You can be Kind & Spiritual and Still Say NO: A Guide to Setting Boundaries in Relationships

Tatiana Schloessman
5 min readMar 8, 2022
A girl sipping tea, thinking ‘I can say sometimes’. The illustration also gives the message of setting clear boundaries in relationships.

“You’re such a kind person. Your circle must be open to all people!”

“Being spiritual must have made you strong enough to accept everyone in your life, including those who have hurt you.”

After significant spiritual and personal growth, when I finally learnt to show up as my true, authentic self, these are the comments I received from people.

It’s funny how people think that if someone is kind or spiritual, they will be loving and accepting towards others even when they are not treated right.

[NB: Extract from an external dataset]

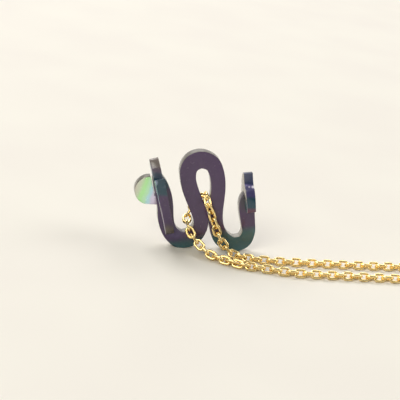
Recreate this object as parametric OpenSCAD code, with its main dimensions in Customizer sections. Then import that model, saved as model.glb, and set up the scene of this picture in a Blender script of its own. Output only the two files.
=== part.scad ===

But I knew this couldn’t be farther from the truth. I recognized my worth, and I knew I deserved to be treated well.

However, despite having unshakable self-worth, the above-mentioned comments from people got to me. They made me question my kindness, spirituality, and god-loving nature.

So I decided to call on my guides for help. I passed my guilty conscience and other people’s questions to my guides through journaling.

And here is the answer I received:

“Being spiritual and loving God doesn’t equate to allowing others to hurt you or mistreat you. You are absolutely right, and you have the right to feel and express pain when you are hurt. When the wound is there, the pain will be there. Don’t pretend something is not there when it is.”

This answer cleared the air for me. It also helped me see through people’s flawed notions around kindness, religion & spirituality.

The Paradox of Kindness: How to be kind without letting others hurt you

Being nice and considerate is undoubtedly a good thing. It shows you care for the people around you. But extremes of anything are always harmful.

When you’re too kind…

  • You might end up in connections where you’re over-giving without getting the same kindness and generosity back.
  • You may get so caught up in giving love and kindness to others that you forget to practice the same kindness with yourself.
  • Selfish people (there are many in this world) might take advantage of your kindness and compassion.
  • People who believe ‘kindness is weakness’ may end up hurting you.

That’s why it’s crucial to set limits on your kindness.

A quote by Henry Ford that says ‘Givers have to set limits because takers rarely do.’
source: Kelly Walling via Pinterest

I learnt to set limits on my kindness with personal boundaries.

Yes, I began setting healthy boundaries in my relationships. This allowed me to welcome awesome and like-minded people in my circle and say no to people and things that didn’t match my vibes.

These boundaries worked like a charm for me. They immensely improved my relationships and helped me inculcate more self-love and self-care into my life.

How to Set Healthy Boundaries in Relationships?

Below is a step-by-step, no-BS guide that you can follow to set such healthy boundaries and bring more harmony and balance in your relationships with others and with yourself. Let’s dive in!

Step 1: Heal your wounds and find your true self

You got hurt because the people who hurt you didn’t know who you TRULY are. If they knew your worth, they would have never abused you, cheated on you, or mistreated you.

But there is one more layer to this truth. When you got hurt, likely, you weren’t aware of your worth either. Had you known your worth, you would have never allowed them to do what they did.

That’s why, first of all, you need to discover who you TRULY are. For this, you need to go within, heal your wounds, and recognize your worth.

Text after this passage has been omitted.